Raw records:
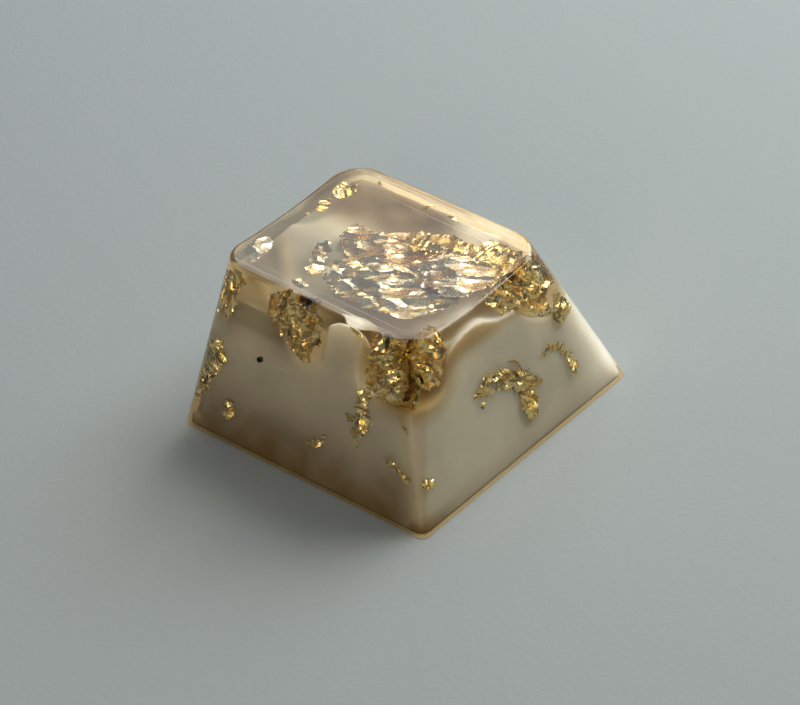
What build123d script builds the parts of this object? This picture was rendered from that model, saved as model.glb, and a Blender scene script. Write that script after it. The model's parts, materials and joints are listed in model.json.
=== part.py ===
"""Artisan keycap, one unit wide, cast in clear and white resin round crumpled gold leaf.

Millimetres. The origin is the middle of the base, +X is the keycap's right, +Y its back
(away from the typist) and +Z up. The cap stands on its rim, and the hollow underneath holds
the stem post with its cross socket.
"""
from build123d import *
from math import cos, hypot, pi, sin
from typing import NamedTuple
import os

# Outer form
base_width = 18.2
side_lean = 3.2
front_lean = 2.8
back_lean = 1.0
front_height = 10.0
back_height = 10.3
base_corner = 0.5
top_corner = 2.1
dish_sag = 0.4
rim_round = 0.25

# Hollow and stem
rim_wall = 1.1
ceiling_wall = 0.95
ceiling_height = 4.8
hollow_corner = 1.0
stem_diameter = 5.5
stem_recess = 0.6
stem_root = 0.25
socket_length = 4.1
socket_wide_arm = 1.3
socket_narrow_arm = 1.1
socket_depth = 3.8

# Clear resin over the white resin
skin = 0.35
cover = 0.07
crest_drop = 2.3
swell = 0.45
swell_length = 6.2
swell_crest = 2.0
swell_fade = 0.3
swell_tilt = 0.4
swell_sections = 5
swell_points = 9

# Gold leaf
leaf_grid = 1.0
leaf_thickness = 0.05
leaf_pleat = 0.55
flat_lift = 0.14
loose_lift = 0.25
skin_depth = 0.2

# Hills of white resin at the left and front sides
side_hill_radius = 2.4
side_hill_out = 0.9
side_hill_front = 1.9
side_hill_drop = 2.5
front_hill_radius = 3.5
front_hill_left = 1.2
front_hill_out = 0.7
front_hill_drop = 4.8

# Pockets of clear resin in the white
corner_pocket_radius = 3.4
corner_pocket_out = 1.1
corner_pocket_inset = 0.1
corner_pocket_depth = 3.7
corner_pocket_round = 1.2
right_pocket_radius = 3.8
right_pocket_inset = 0.2
right_pocket_drop = 0.3
window_pocket_radius = 3.9
window_pocket_out = 1.5
window_pocket_front = 0.3
window_pocket_length = 2.7
window_pocket_round = 1.2
recess_radius = 3.4
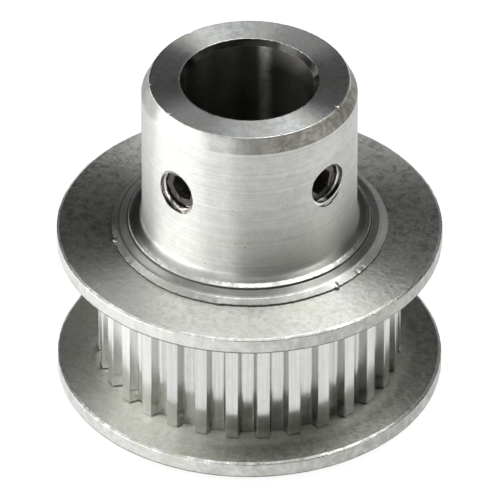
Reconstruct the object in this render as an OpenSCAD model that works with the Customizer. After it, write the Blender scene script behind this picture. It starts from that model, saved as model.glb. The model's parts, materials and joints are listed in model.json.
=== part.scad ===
// Timing belt pulley for a narrow MXL belt: a toothed body with a long clamping hub,
// two flat flanges pressed over its ends and staked there, and two set screws in the hub.
// The axis is +Z, the hub points up, and the origin is the centre of the lower end face.

/* [Toothed rim] */
// Number of belt grooves around the rim
tooth_count = 30; // [28:1:36]
// Belt pitch, measured along the belt's pitch line
belt_pitch = 2.032; // [2:0.008:2.08]
// Distance from the tooth tips out to the belt's pitch line
pitch_line_offset = 0.254; // [0.2:0.002:0.3]
// Depth of a groove below the tooth tips
groove_depth = 0.7; // [0.5:0.05:0.8]
// Width of a groove at its floor, before its corners are rounded
groove_floor_w = 0.84; // [0.7:0.02:0.9]
// Angle between the two sides of a groove
groove_angle = 28; // [20:1:40]
// Radius in the corners of a groove's floor
groove_corner_r = 0.2; // [0.1:0.05:0.3]
// Clear width between the two flanges, for the belt
belt_gap = 8.5; // [6.5:0.1:12]
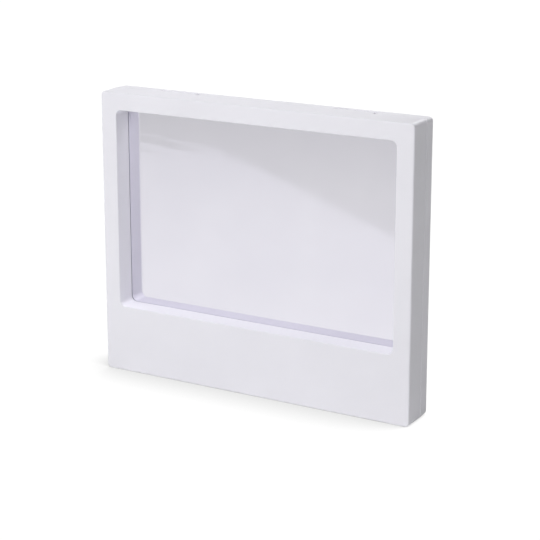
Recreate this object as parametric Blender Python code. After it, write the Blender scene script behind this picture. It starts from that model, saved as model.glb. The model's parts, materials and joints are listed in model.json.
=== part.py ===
"""Clear-film photo display frame: two hinged plastic shells that clamp a picture between two stretched films.

Metres, +Z up. The origin is on the ground under the middle of the frame, the front face looks along -Y and
the frame stands on the underside of its wide lower rail. Each half carries its own film, held down round the
window jamb by a screwed tension hoop. The rear half swings up about two pins at the top edge, and magnets in
the lower rail keep the halves shut.
"""

import math

import bmesh
import bpy
from mathutils import Matrix, Vector

MM = 0.001

# Driving dimensions, in millimetres.
WIDTH = 160.0
HEIGHT = 135.0
DEPTH = 20.0
WINDOW_WIDTH = 143.0
WINDOW_HEIGHT = 94.5
LOWER_RAIL = 32.0
OUTER_CORNER_R = 2.0
WINDOW_CORNER_R = 2.75
DRAFT = 0.2  # how far each shell's top and sides taper in from the seam to its face, for the mould

SHELL_WALL = 1.8
JAMB_WALL = 1.4
FRONT_FACE_R = 0.8
REAR_FACE_R = 2.2
FRONT_WINDOW_EDGE_R = 0.4
REAR_WINDOW_EDGE_R = 2.2
RIM_EDGE_R = 0.25
ROOT = 0.4  # how far ribs, bosses and posts reach into the wall they stand on
SEAM_Y = 1.6  # rear rim of the front shell
SEAM_GAP = 0.3

FILM = 0.2
FILM_GAP = 0.2  # between the two films, where the picture is clamped
FIT = 0.15  # film to jamb and film to hoop
GAP = 0.3  # running gap between moulded pieces
FILM_SKIRT = 2.7  # how far a film turns down round its jamb

HOOP_DEPTH = 3.0
HOOP_SIDE = 3.8
HOOP_TOP = 2.9
HOOP_BOTTOM = 6.1
HOOP_CORNER_R = 1.4

SCREW_HEAD_R = 1.5
SCREW_HEAD_H = 0.9
SCREW_SHANK_R = 0.7
SCREW_LENGTH = 5.0
SCREW_POINT = 0.8  # length of the tapered tip
SCREW_DOME = 0.4
SCREW_SINK = 1.1  # depth of the counterbore in a hoop
SCREW_FLUSH = 0.1  # from a hoop's face down to the top of its screws
RECESS_HALF_LENGTH = 0.8
RECESS_HALF_WIDTH = 0.18
RECESS_DEPTH = 0.45
COUNTERBORE_R = 1.7
BOSS_R = 2.0
BOSS_BORE_R = 0.95
BORE_MOUTH_Y = 2.0  # where the screw bores open, clear of the boss tops
BORE_FLOOR = 0.7  # what is left of a boss below its bore

MAGNET_R = 3.0
MAGNET_THICKNESS = 2.0
MAGNET_X = 60.0
MAGNET_Z = 13.0
MAGNET_BOSS_R = 4.6
MAGNET_BOSS_Y = 0.2  # top of a magnet boss, from the middle plane
MAGNET_SINK = 0.1
MAGNET_CHAMFER = 0.2

LOCATOR_X = 30.0
LOCATOR_PIN_R = 1.0
LOCATOR_SOCKET_R = 2.6
LOCATOR_CLEARANCE = 0.4
SOCKET_TOP_Y = -0.6
SOCKET_FLOOR_Y = -5.0
POST_LENGTH = 8.2
LOCATOR_PIN_END = 10.4  # from the post's foot to where its pin starts to taper
LOCATOR_TIP = 11.4

KNUCKLE_R = 1.6
PIN_R = 0.6
PIN_BORE_R = 0.8
PIN_LENGTH = 27.0
PIN_CHAMFER = 0.15
NOTCH_CENTRE_X = 45.0
NOTCH_LENGTH = 21.0
TAB_LEFT_GAP = 0.3
TAB_RIGHT_GAP = 1.0
CHEEK = 3.5
CHEEK_BACK = 3.0  # how far the cheeks reach behind the hinge axis
NECK = 0.6  # how far a tab reaches into the front shell's top wall
GUSSET = 3.0  # reach of the thicker piece of top wall in front of a tab
NOTCH_REACH = 4.0  # reach of the notch under the rear shell's top wall, behind the hinge axis

TONGUE_HALF_LENGTH = 70.0
TONGUE_THICKNESS = 1.2
TONGUE_TIP = 2.5  # reach in front of the front shell's rim
TONGUE_ROOT = 2.4  # reach behind it
TONGUE_FOOT = 1.0  # where a tongue's root starts, from the outside of the shell
SIDE_TONGUE_Z = (8.0, 22.0)

RIB = 1.0
RIB_X = (-48.0, -18.0, 0.0, 18.0, 48.0)

CORNER_STEPS = 6
FILLET_STEPS = 4
BORE_SIDES = 20
SCREW_SIDES = 12
KNUCKLE_SIDES = 32
HINGE_STEPS = 8
TURN_PHASE = 0.3  # keeps the facets of round pieces off the planes of the walls that they meet
PAST = 1.0  # how far a cutter runs past what it cuts

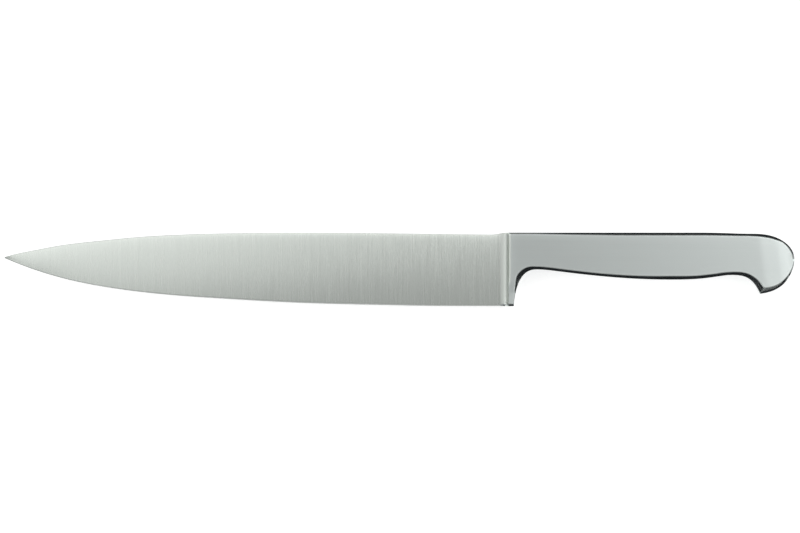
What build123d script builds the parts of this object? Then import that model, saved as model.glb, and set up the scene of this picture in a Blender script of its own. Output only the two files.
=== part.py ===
from build123d import *
import os

os.makedirs("parts", exist_ok=True)

# A carving knife lying on its right side, so that its left side faces up.
# X runs from the point of the blade to the pommel, the back faces +Y and the cutting edge -Y.
# The origin is the middle of the knife's footprint, on the surface that the knife lies on.
# Depths are measured down from the straight back of the handle, towards the cutting edge.

# Blade
blade_length = 210.0          # from the point to the front of the bolster
blade_height = 30.6           # from the line of the back to the cutting edge at the heel
spine_thickness = 2.6         # at the bolster
point_thickness = 0.6         # of the spine at the point
edge_strip_height = 0.9       # width of the sharpened strip along the edge
edge_strip_thickness = 0.45   # of the blade where that strip begins

# Handle, seen from the side
handle_length = 119.0         # from the front of the bolster to the end of the pommel
pommel_length = 39.0          # of the back that curves down to the end of the pommel
crown_depth = 11.0            # depth at which the pommel reaches furthest back
beak_setback = 14.2           # from the end of the pommel forward to the tip of its hook
beak_depth = 25.5             # of that tip
waist_setback = 26.5          # from the end of the pommel forward to the waist
waist_depth = 17.6
belly_setback = 51.7          # from the end of the pommel forward to the belly
belly_depth = 19.5
notch_length = 13.5           # of solid bolster, back to the top of the finger notch
notch_depth = 15.5
heel_length = 2.2             # of the bolster at the cutting edge

# Handle, seen from above and in section
handle_thickness = 15.6
side_fall_length = 19.0       # of the sides that falls in, up to the end of the pommel
pommel_drop = 1.3             # by which each side falls in over that length
rim_bevel = 1.1               # polished bevel round each side
front_edge_radius = 0.5       # along the front of the bolster
bolster_fillet = 4.2          # hollow from the blade's sides to the front of the bolster

# Inside of the handle
shell_wall = 1.5
weld_depth = 0.9
weld_width = 1.4
tang_length = 44.0            # behind the solid bolster
tang_height = 9.0
tang_thickness = 4.0
tang_hole_radius = 2.0
tang_hole_setback = 10.0      # from the end of the tang to the middle of its hole

overrun = 5.0                 # by which cutting blocks pass what they cut

# Stations of the blade: share of its length from the point, and the shares of its height
# at which the back and the cutting edge lie there
blade_station_shares = [
    (0.000, 0.333, 0.344),
    (0.016, 0.304, 0.389),
    (0.048, 0.253, 0.474),
    (0.111, 0.173, 0.613),
    (0.190, 0.109, 0.729),
    (0.270, 0.057, 0.807),
    (0.349, 0.027, 0.860),
    (0.429, 0.011, 0.897),
    (0.587, 0.000, 0.956),
    (0.745, 0.007, 0.985),
    (0.825, 0.014, 0.996),
    (0.905, 0.021, 1.000),
    (0.955, 0.025, 1.000),
    (1.000, 0.027, 1.000),
]
shoulder_share = 0.5          # most of the blade's height that the sharpened strip takes

# In-between points of each curve of the handle: shares of the way along and of the way
# across from the curve's first end to its last
pommel_top_shares = [(0.300, 0.020), (0.500, 0.040), (0.685, 0.068), (0.867, 0.290), (0.977, 0.664)]
pommel_underside_shares = [(0.092, 0.389), (0.334, 0.722), (0.690, 0.931)]
hook_shares = [(0.092, 0.329), (0.248, 0.650), (0.512, 0.910)]
waist_shares = [(0.175, 0.232), (0.496, 0.779)]
belly_shares = [(0.383, 0.188), (0.693, 0.575), (0.851, 0.825)]
finger_shares = [(0.502, 0.072), (0.735, 0.212), (0.888, 0.485), (0.947, 0.679)]
pommel_side_shares = [(0.526, 0.215)]
hook_slope_share = 0.16       # rise over run of the pommel's underside at the tip of the hook
beak_slope_share = 2.4        # the same of the hook's inner face
beak_inset_shares = (0.63, 1.08)  # how far an inset moves the tip of the hook back and up
side_slope_share = 0.18       # slope of the sides at the end of the pommel

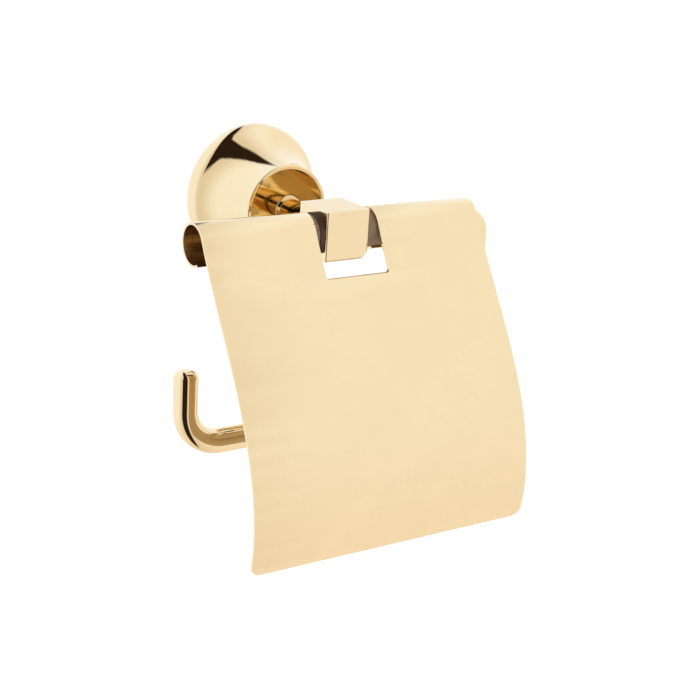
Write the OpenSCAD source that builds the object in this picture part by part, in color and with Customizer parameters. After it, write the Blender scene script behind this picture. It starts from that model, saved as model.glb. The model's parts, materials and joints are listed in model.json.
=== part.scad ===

Aim of the task: Reprint the data above from the opening line to the line holding "crumpled gold leaf.", inclusive, and nothing else.

Answer to the exercise:
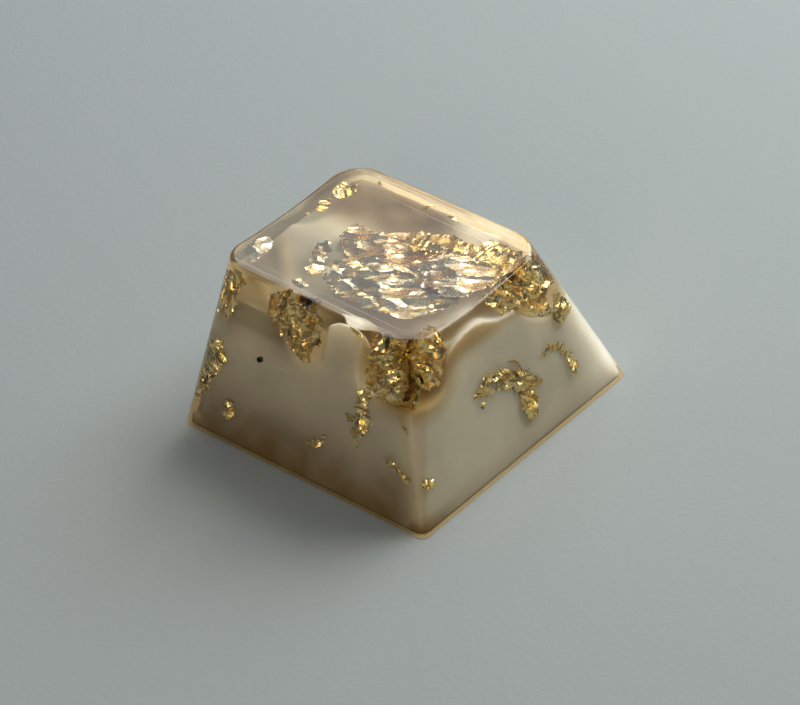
What build123d script builds the parts of this object? This picture was rendered from that model, saved as model.glb, and a Blender scene script. Write that script after it. The model's parts, materials and joints are listed in model.json.
=== part.py ===
"""Artisan keycap, one unit wide, cast in clear and white resin round crumpled gold leaf.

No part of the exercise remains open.